The former Jersey Chief Officer Graham Power says the fact that more than 100 victims on Jersey have now received out-of-court settlements and a significant number of civil cases are still pending illustrates the scale of the abuse. He says he understands why victims mistrust the local force to investigate the Savile allegations: “The scale of abuse that occurred in this small community was so great that it seems to be beyond doubt that persons in authority must have known something of what was taking place, and, from what we know so far, they appear to have done nothing to protect the children who were being abused in establishments operated by their own government. This is a matter which merits honest and independent examination.”
Alan Collins, a solicitor with Pannone, a legal firm specialising in abuse cases that is representing 58 of the victims, says initially all the focus was on Haut de la Garenne, its workers and management. “Jimmy Savile was a sideshow. I honestly couldn’t say how many have named Savile. But there were several people who named him, it was plural, not singular. All the allegations need to be looked at now en masse for similar fact evidence, because now we are seeing a bigger jigsaw. Each individual complaint makes more sense now. Savile is dead but others who abused them are not.”

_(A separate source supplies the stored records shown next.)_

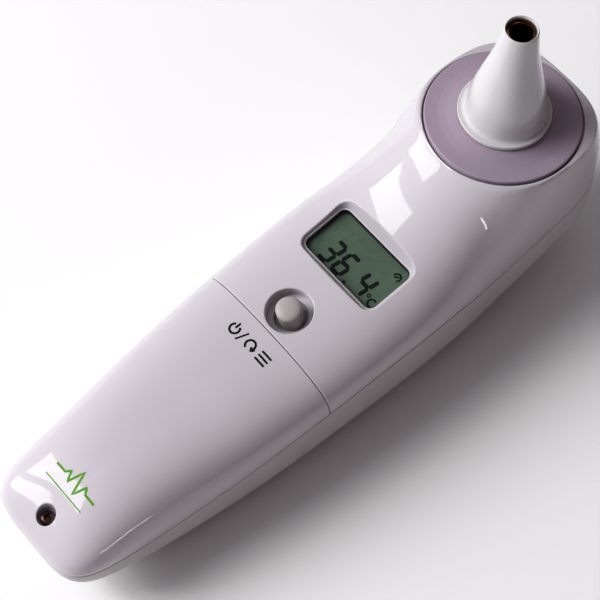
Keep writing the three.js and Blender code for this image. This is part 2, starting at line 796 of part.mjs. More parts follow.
boardScrewSides.forEach((y, index) => {
  const head = place(
    face,
    `board_screw_${index + 1}`,
    screw(1.7, 1.1, 0.75, 5.2),
    steel,
    boardScrewX,
    y,
    underBoard + 5.2,
  );
  head.rotation.x = Math.PI;
});
place(face, "recall_button", recallButton(), buttonGrey, recall.x);
place(face, "recall_switch", tactSwitch(), blackPlastic, recall.x, 0, board.top + gap);

// Scan button with its switch on a small upright board.
place(body, "scan_button", scanButton(), buttonGreen);
const scanSwitch = place(body, "scan_switch", tactSwitch(), blackPlastic, scan.flangeBack - 3.7, 0, scan.z);
scanSwitch.rotation.y = Math.PI / 2;
const scanBoardFace = scan.flangeBack - 4;
place(
  body,
  "scan_board",
  block(scanBoardFace - 1, scanBoardFace, -6, 6, scan.z - 5, scan.z + 3.6),
  boardGreen,
);

// Probe, from the outside inwards.
place(probe, "probe_cone", probeCone(), probeGloss);
place(probe, "probe_collar", probeCollar(), collarMatte);
place(probe, "wave_guide", waveGuide(), gold);
place(probe, "sensor_can", sensorCan(), steel);
place(probe, "sensor_block", sensorBlock(), aluminium);
place(probe, "sensor_retainer", sensorRetainer(), blackPlastic);
retainerScrewSides.forEach((y, index) => {
  const head = place(probe, `retainer_screw_${index + 1}`, screw(1.7, 1.1, 0.75, 3.2), steel, 0, y, -3.1);
  head.rotation.x = Math.PI;
});
place(
  body,
  "sensor_cable",
  ribbon(
    [
      [129.6, 41.2],
      [129.2, 34],
      [126, 27],
      [116, 22.5],
      [108.6, 21.9],
    ],
    2.6,
    0.5,
  ),
  labelFilm,
);
place(body, "buzzer", bar(6, 4.4, 7.4, 108, 0, 28), blackPlastic);

export default thermometer;
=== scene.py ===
"""Digital ear thermometer: fine shells, probe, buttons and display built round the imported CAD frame."""

import json
import math

import bmesh
import bpy
import numpy as np
from mathutils import Matrix, Vector
from mathutils.bvhtree import BVHTree


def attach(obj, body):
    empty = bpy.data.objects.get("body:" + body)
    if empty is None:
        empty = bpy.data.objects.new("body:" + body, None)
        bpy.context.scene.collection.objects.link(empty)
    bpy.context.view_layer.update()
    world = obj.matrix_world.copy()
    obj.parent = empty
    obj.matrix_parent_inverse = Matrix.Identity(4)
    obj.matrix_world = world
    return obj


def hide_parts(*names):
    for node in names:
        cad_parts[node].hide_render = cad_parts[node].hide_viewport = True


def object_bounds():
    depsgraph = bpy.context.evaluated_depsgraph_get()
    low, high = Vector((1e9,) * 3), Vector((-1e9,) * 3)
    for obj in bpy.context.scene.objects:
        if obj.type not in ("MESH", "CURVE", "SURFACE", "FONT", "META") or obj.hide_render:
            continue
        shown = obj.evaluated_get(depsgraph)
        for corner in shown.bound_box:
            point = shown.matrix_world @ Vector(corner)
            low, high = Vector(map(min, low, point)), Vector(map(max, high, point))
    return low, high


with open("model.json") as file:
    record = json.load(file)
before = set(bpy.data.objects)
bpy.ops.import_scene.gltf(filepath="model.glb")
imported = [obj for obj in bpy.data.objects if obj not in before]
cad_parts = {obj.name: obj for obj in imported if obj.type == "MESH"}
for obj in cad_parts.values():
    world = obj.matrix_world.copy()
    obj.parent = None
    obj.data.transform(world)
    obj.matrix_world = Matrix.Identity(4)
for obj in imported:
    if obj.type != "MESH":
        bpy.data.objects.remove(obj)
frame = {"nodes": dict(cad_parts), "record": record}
cad_low, cad_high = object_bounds()

# -------- driving dimensions, in millimetres
# Body coordinates: x from the tail end towards the head, y to the left, z up from the table.
MM = 0.001
TAIL = cad_low[0] / MM

# One row per station: x, half width, crown, parting line, back, squareness of the section's arch.
STATIONS = np.array([
    [0, 14.5, 20.5, 16.4, 10.0, 2.75],
    [20, 16.6, 26.5, 14.8, 3.0, 2.75],
    [45, 19.2, 28.4, 17.6, 0.0, 2.75],
    [68, 20.5, 29.4, 20.1, -0.6, 2.75],
    [90, 21.0, 32.0, 21.5, -0.6, 2.5],
    [98, 20.8, 35.0, 21.4, -0.6, 2.2],
    [106, 20.4, 39.5, 20.6, 0.0, 2.2],
    [114, 19.9, 45.3, 20.5, 1.6, 2.35],
    [128, 19.7, 59.5, 23.7, 5.6, 2.6],
    [150, 19.7, 59.5, 28.4, 15.0, 2.6],
])
HALF_WIDTH, CROWN, PARTING, BACK, ARCH = range(1, 6)
TAIL_REACH = 16.5
TAIL_SQUARENESS = 4.6
HEAD_CENTRE = 128
HEAD_REACH = 21.7
HEAD_SQUARENESS = 3
BACK_SQUARENESS = 4.4
WALL = 1.8
GAP = 0.3
SEAM = 64.5
SEAM_GAP = 0.18
EDGE_ROUND = 0.22
SHARP_ANGLE = 35  # degrees between two faces that are shaded as an edge

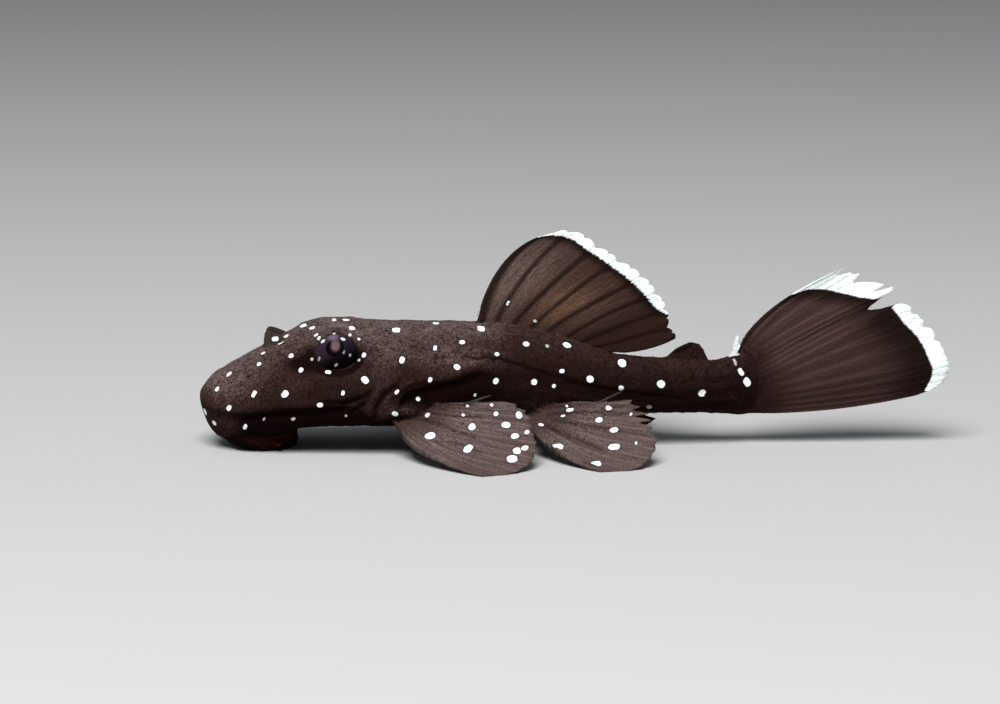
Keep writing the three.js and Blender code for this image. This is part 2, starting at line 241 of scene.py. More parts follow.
def sheet_faces(points, normals, half, values):
    """Front and back of a sheet, half its thickness away from its middle, on charts laid out flat."""
    centred = (points - points.mean((0, 1))).reshape(-1, 3)
    axes = np.linalg.svd(centred, full_matrices=False)[2][:2]
    flat = (centred @ axes.T).reshape(*points.shape[:2], 2)
    return [Face(points + side * half[..., None] * normals, side * normals, flat.copy(), dict(values))
            for side in (1, -1)]


@dataclass
class Shell:
    """A closed mesh: points with named values, triangles with their places on flat charts, and spots."""
    name: str
    points: np.ndarray
    triangles: np.ndarray
    values: dict
    flat: np.ndarray
    chart: np.ndarray
    faces: list
    spots: tuple = (np.zeros((0, 3)), np.zeros((0, 3)), np.zeros(0), np.zeros(0))

    def corner_values(self):
        """Values at the three corners of each triangle. A triangle has one spot, so its edge stays round."""
        corners = {key: value[self.triangles] for key, value in self.values.items()}
        for key, value in nearest_spot(corners["skin_at"].mean(1), self.spots).items():
            corners[key] = np.repeat(value[:, None], 3, axis=1)
        return corners


def halves(quads):
    """Two triangles for each quad, also for arrays of what stands at the corners."""
    return np.concatenate([quads[:, [0, 1, 2]], quads[:, [0, 2, 3]]])


def grid_quads(index):
    return np.stack([index[:-1, :-1], index[1:, :-1], index[1:, 1:], index[:-1, 1:]], -1).reshape(-1, 4)


def rim_quads(a, b):
    """Quads between two lines of point numbers."""
    return np.stack([a[:-1], a[1:], b[1:], b[:-1]], -1)


def shell_of(name, faces):
    """Closed shell from one face that meets itself, or from a front and a back face joined by rims."""
    grids, start = [], 0
    for face in faces:
        count = face.points[..., 0].size
        grids.append(np.arange(start, start + count).reshape(face.points.shape[:2]))
        start += count
    points = np.concatenate([face.points.reshape(-1, 3) for face in faces])
    places = np.concatenate([face.flat.reshape(-1, 2) for face in faces])
    values = {key: np.concatenate([face.values[key].reshape(-1, *face.values[key].shape[2:])
                                   for face in faces]) for key in faces[0].values}
    quads = [grid_quads(grids[0])]
    charts = [np.zeros(len(quads[0]), int)]
    if len(faces) == 2:
        front, back = grids
        quads.append(grid_quads(back)[:, ::-1])
        charts.append(np.ones(len(quads[1]), int))
        for rim in (rim_quads(front[:, -1], back[:, -1]), rim_quads(front[:, 0], back[:, 0])[:, ::-1],
                    rim_quads(front[-1], back[-1])[:, ::-1], rim_quads(front[0], back[0])):
            quads.append(rim)
            charts.append(np.zeros(len(rim), int))
    triangles = np.concatenate([halves(q) for q in quads])
    chart = np.concatenate([np.tile(c, 2) for c in charts])
    corners = places[triangles]
    if len(faces) == 2:
        # A rim lies on the front's chart, a little outside it on the side of the back
        count = grids[0].size
        over = (triangles >= count) & (chart == 0)[:, None]
        twin = places[:count].reshape(-1, 2)[triangles % count]
        middle = places[:count].mean(0)
        corners = np.where(over[..., None], twin + 0.12 * unit(twin - middle), corners)
    _, keep, merged = np.unique(np.round(points, 6), axis=0, return_index=True, return_inverse=True)
    triangles = merged.reshape(-1)[triangles]
    points = points[keep]
    values = {key: value[keep] for key, value in values.items()}
    real = ((triangles[:, 0] != triangles[:, 1]) & (triangles[:, 1] != triangles[:, 2])
            & (triangles[:, 2] != triangles[:, 0]))
    triangles, corners, chart = triangles[real], corners[real], chart[real]
    a, b, c = (points[triangles[:, k]] for k in range(3))
    if np.einsum("ij,ij->", a, np.cross(b, c)) < 0:
        triangles, corners = triangles[:, ::-1], corners[:, ::-1]
    return Shell(name, points, triangles, values, corners, chart, faces)


def grid_normals(points, flipped=False):
    along, across = np.gradient(points, axis=0), np.gradient(points, axis=1)
    return unit(np.cross(across, along) if flipped else np.cross(along, across))


# Looking through the camera, to find where a place in the picture lies on the fish

VIEW_UP = np.array([0, math.sin(VIEW_DOWN), math.cos(VIEW_DOWN)])
VIEW_FORWARD = np.array([0, math.cos(VIEW_DOWN), -math.sin(VIEW_DOWN)])
VIEW_FROM = VIEW_AIM - VIEW_DISTANCE * VIEW_FORWARD


def tree_of(points, triangles):
    return BVHTree.FromPolygons(points.tolist(), triangles.tolist())


def seen_at(tree, across, down):
    """Point of a surface seen at a place in the picture, or the nearest one to that line of sight."""
    direction = line_of_sight(across, down)
    hit = tree.ray_cast(Vector(VIEW_FROM), Vector(direction))[0]
    if hit is None:
        hit = VIEW_FROM + direction * VIEW_DISTANCE
        for _ in range(4):
            on_line = VIEW_FROM + direction * ((np.array(hit) - VIEW_FROM) @ direction)
            hit = tree.find_nearest(Vector(on_line))[0]
    return np.array(hit)


def line_of_sight(across, down):
    pixel = VIEW_SENSOR / VIEW_LENS / PICTURE_WIDTH
    return unit(VIEW_FORWARD + np.array([1, 0, 0]) * (across - PICTURE_WIDTH / 2) * pixel
                - VIEW_UP * (down - PICTURE_HEIGHT / 2) * pixel)


def in_picture(points):
    """Where points appear in the picture: across and down."""
    pixel = VIEW_SENSOR / VIEW_LENS / PICTURE_WIDTH
    away = points - VIEW_FROM
    depth = away @ VIEW_FORWARD * pixel
    return PICTURE_WIDTH / 2 + away[..., 0] / depth, PICTURE_HEIGHT / 2 - away @ VIEW_UP / depth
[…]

The Attorney General, William Bailhache, issued a statement in June 2009 stating that two historic abuse investigations were dropped because of a lack of evidence. “Cases of this nature are often difficult. There is rarely any independent evidence, and often the cases come down to being the word of one person against another… A decision not to bring criminal proceedings does not necessarily mean that those who have made complaints are not believed. A decision not to prosecute means only that the Attorney General, having fully considered all of the available evidence and other information, has decided that an acquittal is more likely than a conviction.”